Having spent the day inside, we missed a bit of the outdoor action that Dunkirk is so famous for. Like when the mayor throws fish out of the window to the thousands of revellers gathered below. Only joking. Surely that’s not a tradition. Yes. It is definitely is.

The outside action we did catch was the rigodon final which is where there’s a band playing traditional songs on a podium in the middle and everyone marches in circles around them. There’s lots of circles round them and the further in you are the more like a moshpit it gets. Everyone links arms and tries not to fall down/die. You’re all crushed together and it’s roasting so there’s actually a cloud of moisture visible above the crowd, where it meets the cold air above. There’s also one song where, at a certain point, everyone kneels down. It was amazing to see. Two seconds before this, I hadn’t been able to see anything but the guy in front of me’s back and suddenly, in waves, everyone just knelt. Writing this now, I realise it was exactly like dominoes falling but at the time I felt like we were the animals of the kingdom and we’d just seen Simba held up for the first time.

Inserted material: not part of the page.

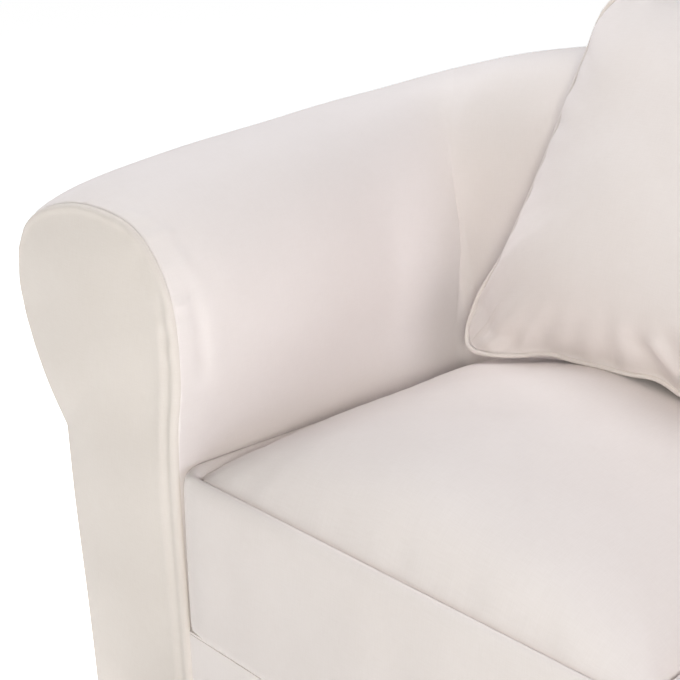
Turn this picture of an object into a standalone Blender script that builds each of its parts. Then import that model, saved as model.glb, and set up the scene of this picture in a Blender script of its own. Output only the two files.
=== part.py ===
"""Slipcover set for a two-seat sofa with rolled arms.

The sofa's own frame is left out, so the cover is hollow: it stands in the shape that it has when it is
drawn over the sofa. Inside-arm and inside-back panels run up from the seat deck and over one continuous
roll to a waist, where the outside panels start and hang to the hem. A shaped panel closes the front of
each arm. Two box cushions lie on the deck and two knife-edge cushions with piping lean on the back.

Metres, +Z up, the hem at z = 0, the front at -Y, and x = 0 in the middle. "Out" is the distance from the
inside face of an arm or the back, away from the seat, and "up" is the height above the seat's top seam.
"""

import bpy
import numpy as np

# Driving sizes
INNER_WIDTH = 1.220
INNER_DEPTH = 0.524
FRONT_Y = -0.4305
SEAM_HEIGHT = 0.440
DECK_HEIGHT = 0.226
CLOTH = 0.0025
GAP = 0.0003
MITRE_GAP = 0.0005
WAIST_GAP = 0.0010

# How the section changes on its way round from the front of an arm to the middle of the back. Where it
# changes is given in stations; plan() says what those are
INNER_FILLET = 0.022
ARM_RISE = 0.047
ARM_RISE_LENGTH = 0.28
CORNER_CROWN = 0.085
CORNER_RISE_STATIONS = (0.8, 2.0)
BACK_CROWN = 0.165
BACK_RISE_STATIONS = (1.6, 3.0)
LIFT_FROM = -0.20
LIFT_TO = 0.15
SWELL_LENGTH = 0.025
ARM_FLARE = 0.16
FLARE_STATIONS = (0.1, 1.0)
FLARE_END_STATIONS = (2.0, 2.6)
BACK_LEAN = 0.17
LEAN_LENGTH = 0.10
LEAN_SPREAD = 1.2
ROLL_DEPTH = 0.15
MITRES = (1.5, 4.5)

# Where the panels' points stand. The last two lists go on to the middle of the back and are mirrored there
ARM_INSIDE_STATIONS = (0.0, 0.012, 0.03, 0.06, 0.12, 0.25, 0.42, 0.60, 0.80, 1.0, 1.17, 1.34, MITRES[0])
ARM_OUTSIDE_STATIONS = (0.0, 0.05, 0.2, 0.6, 1.0, 1.17, 1.34, MITRES[0])
BACK_INSIDE_STATIONS = (MITRES[0], 1.66, 1.83, 2.0, 2.12, 2.3, 2.55, 2.8)
BACK_OUTSIDE_STATIONS = (MITRES[0], 1.66, 1.83, 2.0, 2.3, 2.65)

# The section over an arm or the back: where it is at the front seam, how far it swells behind that seam,
# and how much of an arm's flare it takes
INSIDE_ROWS = (
    # name, out, up, swell, flare
    ("deck", 0.000, DECK_HEIGHT + GAP - SEAM_HEIGHT, 0.000, 0.0),
    ("seat line", 0.000, 0.000, 0.000, 1.0),
    ("inside face", -0.011, 0.110, 0.002, 1.0),
    ("inside roll", -0.006, 0.190, 0.007, 1.0),
    ("inside brow", 0.018, 0.240, 0.011, 0.8),
    ("brow", 0.060, 0.272, 0.012, 0.6),
    ("crown", 0.125, 0.280, 0.013, 0.4),
    ("outer brow", 0.190, 0.271, 0.012, 0.2),
    ("shoulder", 0.250, 0.245, 0.010, 0.0),
    ("outer roll", 0.280, 0.206, 0.008, 0.0),
    ("bulge", 0.288, 0.150, 0.005, 0.0),
    ("under roll", 0.274, 0.090, 0.002, 0.0),
    ("tuck", 0.247, 0.033, 0.000, 0.0),
    ("waist", 0.213, -0.015, 0.000, 0.0),
)
OUTSIDE_ROWS = (
    # name, out, up, swell, flare
    ("waist", 0.213, -0.015, 0.000, 0.0),
    ("outside face", 0.211, -0.120, 0.002, 0.0),
    ("rail", 0.202, -0.280, 0.002, 0.0),
    ("hem", 0.196, -SEAM_HEIGHT, 0.000, 0.0),
)
# The inner edge of an arm's front panel below the deck
FRONT_FOOT_ROWS = (
    # name, out, up
    ("hem", -0.008, -SEAM_HEIGHT),
    ("rail", -0.006, -0.300),
)
# The front panel's fullness, where its middle is in out and up, and the rings of points round that middle
FRONT_PILLOW = 0.012
FRONT_MIDDLE = (0.115, 0.090)
FRONT_RINGS = (0.45, 0.75, 0.92, 1.0)
SECTION_STEPS = 2

# Seat cushions
SEAT_SIDE_GAP = 0.003
SEAT_MIDDLE_GAP = 0.004
SEAT_BACK_GAP = 0.006
SEAT_FRONT_OUT = 0.004
SEAT_CROWN = 0.105
SEAT_PITCH = 0.080
SEAT_SWELL_BACK = 0.148
SEAT_SIDE_INSET = 0.024
SEAT_END_INSET = 0.008
SEAT_CORNER_POWER = 40.0
SEAT_ARCH = (1.65, 6.76)
SEAT_FULLNESS = 0.62
SEAT_TOP_RINGS = (0.35, 0.62, 0.80, 0.91, 0.97, 1.0)
SEAT_BOX_ROWS = (
    # name, share of the way down from the top seam to the bottom seam, inset
    ("top roll", 0.04, 0.004),
    ("box", 0.20, 0.000),
    ("box foot", 0.85, 0.000),
    ("bottom roll", 0.97, 0.004),
)
SEAT_BOTTOM_RINGS = (1.0, 0.6)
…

I feel a bit disloyal saying this but the whole day I kept thinking, this is brilliant, you could never have this is in Glasgow. Yes, Glasgow’s a brilliant and friendly place for a carnival but make it a day-long event where you’re allowed to drink in the street and it’s all going to end in tears. I have no idea how it works but there were genuinely no fights or bad feeling between folk. I saw drunk guys bang into strangers, spill their whole pint on them and for the person just to turn round and say “don’t worry, happens to us all. You having a good time?”. When people fell, everyone would just haul them back up again. I don’t know how large crowd + all day drinking doesn’t equal violence but well done, Dunkirk. See you next year!